Dern: That’s so beautiful.

Williams: Did you feel passionately about acting when you were young? Because we both started so incredibly young.

Dern: You were … ?

Williams: 12.

Dern: I was 11. Isn’t that crazy?

Williams: It’s crazy when you think about your own children, and you think about them being in these environments. And you’re like, “Well, no. Not in a million years.”

Laura Dern Variety Actors on Actors
Laura Dern Variety Actors on Actors

Dern: Jaya’s interested, and I’m like, “We can talk about it when you’re 18,” which I remember my mother saying to me.

Williams: I’ve always thought about childhood as being this really fertile time that, if it’s done correctly, you can keep drawing from it your whole entire life. There was a very short period in my childhood that I feel that way about; it’s my childhood in Montana and the feeling of freedom.

Dern: And were you just in wild country?

Williams: We were. I said to my mom, “I have this memory of riding bareback on a horse and I’m 8 and I’m galloping, but that can’t be true.” And she said, “Oh, no, it is. Because your grandfather felt that saddles were dangerous. He’d seen too many people fall off a horse and get dragged because their feet were still stuck in the stirrups.”

Dern: That’s incredible.

Williams: That’s what I want. I want that feeling again.

Dern: How was working with Gabe, who is playing young Steven Spielberg?

Williams: This has taken me my entire life to be prepared for — and he was 18 and walked on that set just so confident. And Spielberg’s giving him direction, and Gabe’s challenging it at times. And I’m like, “Just say yes. Just say, ‘Yes, sir!’” He was like, “Well, I don’t know if I would …” I was like, wow.

How do you feel when you work with young performers?

Dern: I do feel responsible, don’t you? And in “The Son,” this boy, Zen McGrath, also 18, had never made a movie. He’s playing a boy in a severe mental health crisis and had to be completely broken and in despair in many ways.

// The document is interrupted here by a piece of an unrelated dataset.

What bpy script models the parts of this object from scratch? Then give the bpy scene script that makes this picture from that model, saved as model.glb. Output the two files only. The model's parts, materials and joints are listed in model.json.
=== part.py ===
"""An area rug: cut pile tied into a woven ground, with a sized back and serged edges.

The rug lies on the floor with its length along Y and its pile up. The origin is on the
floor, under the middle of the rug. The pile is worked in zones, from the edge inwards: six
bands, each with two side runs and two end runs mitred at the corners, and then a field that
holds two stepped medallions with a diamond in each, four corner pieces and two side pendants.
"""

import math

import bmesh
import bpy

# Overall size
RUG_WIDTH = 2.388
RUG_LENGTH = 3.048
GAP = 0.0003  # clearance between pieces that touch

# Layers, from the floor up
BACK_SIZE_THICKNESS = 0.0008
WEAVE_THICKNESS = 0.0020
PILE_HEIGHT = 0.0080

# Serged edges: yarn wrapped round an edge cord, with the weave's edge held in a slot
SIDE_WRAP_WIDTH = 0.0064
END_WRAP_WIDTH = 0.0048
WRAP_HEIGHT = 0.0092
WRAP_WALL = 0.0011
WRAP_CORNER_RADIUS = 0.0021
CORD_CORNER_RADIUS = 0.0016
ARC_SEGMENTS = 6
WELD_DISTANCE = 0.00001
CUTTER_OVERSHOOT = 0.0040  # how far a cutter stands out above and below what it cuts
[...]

But I worried for him because he was having to go there and expose the unspoken — which is mental health. He was looking at that for himself and for all of us. So I felt so protective.

Williams: And all without rehearsal, is that right?

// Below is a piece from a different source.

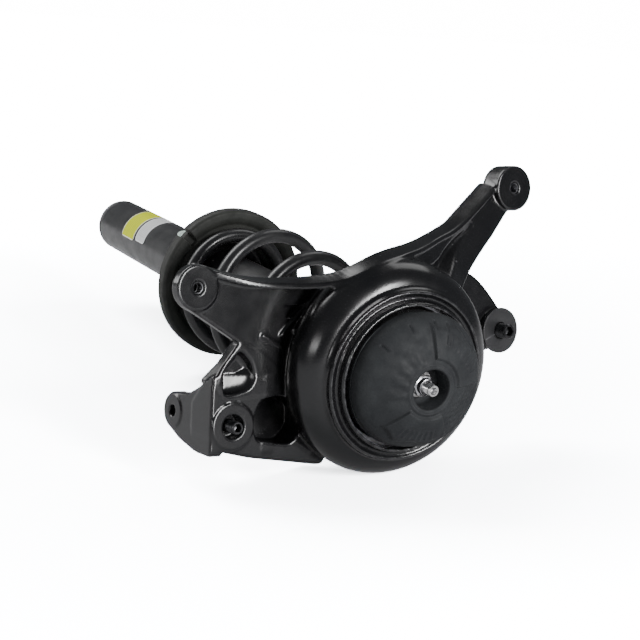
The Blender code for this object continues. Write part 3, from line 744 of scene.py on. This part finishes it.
def upper_pocket(x, y, z):
    """A scoop whose floor falls away from its lower rim, with well rounded corners."""
    plan = plan_distance(x, y, softened(GLOSSY_POCKET, 4.0))
    walls = slab(plan, z, -40.0, 25.0, 1.0)
    uphill = 0.856 * (x + 85.0) + 0.517 * (y - 97.0)
    floor = -6.0 + 0.057 * (x + 85.0) - 0.292 * (y - 90.0) - 0.6 * np.clip(uphill - 13.0, 0.0, 60.0)
    floor = np.maximum(floor, bed_bottom(x) + 4.0)
    return blend_high(walls, (floor - z) * 0.95, 5.0)


def turned_distance(profile):
    """Distance to a solid turned about the damper's axis, read from a fine table of its half section."""
    pitch = 0.4
    radii = np.arange(0.0, 150.0, pitch)
    heights = np.arange(470.0, 660.0, pitch)
    table = plan_distance(radii[:, None], heights[None, :], profile)

    def distance(x, y, z):
        across = x * math.cos(PLANE_TILT) + z * math.sin(PLANE_TILT)
        u = np.clip(np.hypot(across, y) / pitch, 0, len(radii) - 1.001)
        v = np.clip((PLANE_Z - x * math.sin(PLANE_TILT) + z * math.cos(PLANE_TILT) - heights[0]) / pitch,
                    0, len(heights) - 1.001)
        v = np.broadcast_to(v, u.shape)
        i = u.astype(int)
        j = v.astype(int)
        fu = u - i
        fv = v - j
        low = table[i, j] * (1 - fu) + table[i + 1, j] * fu
        high = table[i, j + 1] * (1 - fu) + table[i + 1, j + 1] * fu
        return low * (1 - fv) + high * fv
    return distance


def dome_profile():
    """Half section of the dome with the lip round its opening."""
    shoulder = arc((63.0, 574.0), 23.0, -25.0, 74.0, 22)
    lip = [(68.2, 597.6), (67.4, 599.4), (67.2, 601.4), (66.4, 602.9), (65.2, 603.2), (64.2, 602.4), (63.2, 601.4),
           (61.0, 600.8), (59.6, 602.4), (59.0, 606.6), (58.0, RIM_Z - 0.2), (56.9, RIM_Z)]
    return [(-20.0, 538.0), (73.5, 538.0), (75.5, 540.0), (75.5, 550.0), (76.6, 553.5), (79.2, 558.0),
            *shoulder, *lip, (-20.0, RIM_Z)]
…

Dern: Yeah. And there’s one scene in our movie, which is Hugh Jackman and I are divorced and we meet at a restaurant. It was a 10-page scene, and such an incredibly written scene. And I really felt so grateful that nothing was rehearsed. Just allowing him to even find me in the restaurant and figure out how to sit. And the discomfort of ordering drinks because it’s your ex, and how certain lines would be said. It’s such a moving thing to discover later, when you just come in with your own emotional life. I was really excited by that, and hope to have the opportunity to do that more and more on films.

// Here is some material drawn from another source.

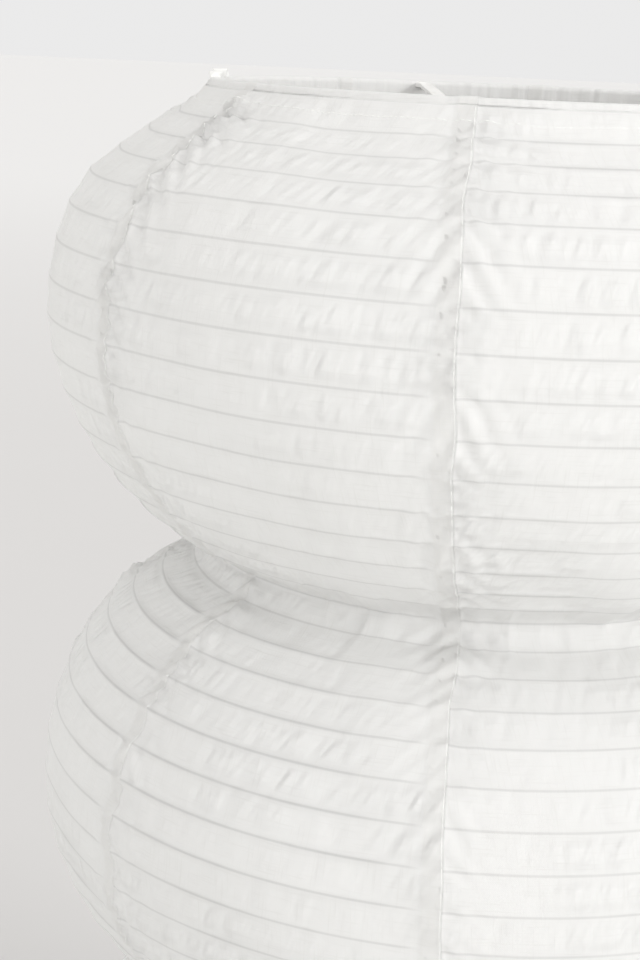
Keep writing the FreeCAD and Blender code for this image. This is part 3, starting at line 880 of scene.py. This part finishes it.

How was it with Steven? Did you rehearse a lot?

Williams: We didn’t do anything. That first day that you show up, you just sort of cross your fingers and you hope that your preparation has led you down the right path and that you’re going to hold hands and walk through it together, but you just don’t know. But it’s also exciting, that feeling.

Dern: And how elated he gets when he has what he needs, Steven.

Williams: Has he always been like that?

Dern: Always. Working with Steven on “Jurassic Park”; I mean, he was inventing with ILM, which was new technology, and there was so much to oversee and discover. And yet there was never a moment that wouldn’t make him giddy, from a prop working to some wonderful opportunity that an actor offered. And always improvising — which is crazy that “Jurassic Park” is probably one of my biggest memories of improvisation. He loves it. He’s already cut his movie in his head and yet gives you all the room.

Williams: It’s so true. He’s already cut the movie in his head, but you don’t feel like that. Space, freedom, play, invention, anything goes.

Dern: Ready to shift the plan! And John Ford, which we have to talk about, was just the greatest thing that ever happened.

Williams: Thanks to you. And how did you convince somebody to say yes?

Dern: To just feel invited into Steven’s sacred space of “I want David Lynch to play John Ford.” I was like, “Oh, he’s not going to want to be in a movie, I don’t think.” But Steven was so determined and asked if I would help with an invitation. And they spoke, and then I luckily became a bit of a mediator of promising David he could do it. And I even got to read the scenes with him and talk about his wardrobe and just listen to the process once he agreed to do it. David worships John Ford like Steven does.

I haven’t told Steven this story yet, but it made me laugh so hard. I said, “I’ve always wanted you to be friends. You remind me of each other in such completely different ways.” And David said, “It’s true. We have this thing in common. We have a vision and we have to make our vision. Steven goes out there and he has an idea, and a million people have that same love of that vision.” And he goes, “It’s the same with me. I have a vision and I make it — and hundreds of people have that.”

Williams: Wow. What a marriage you’ve made for cinema and their lives. What a mitzvah.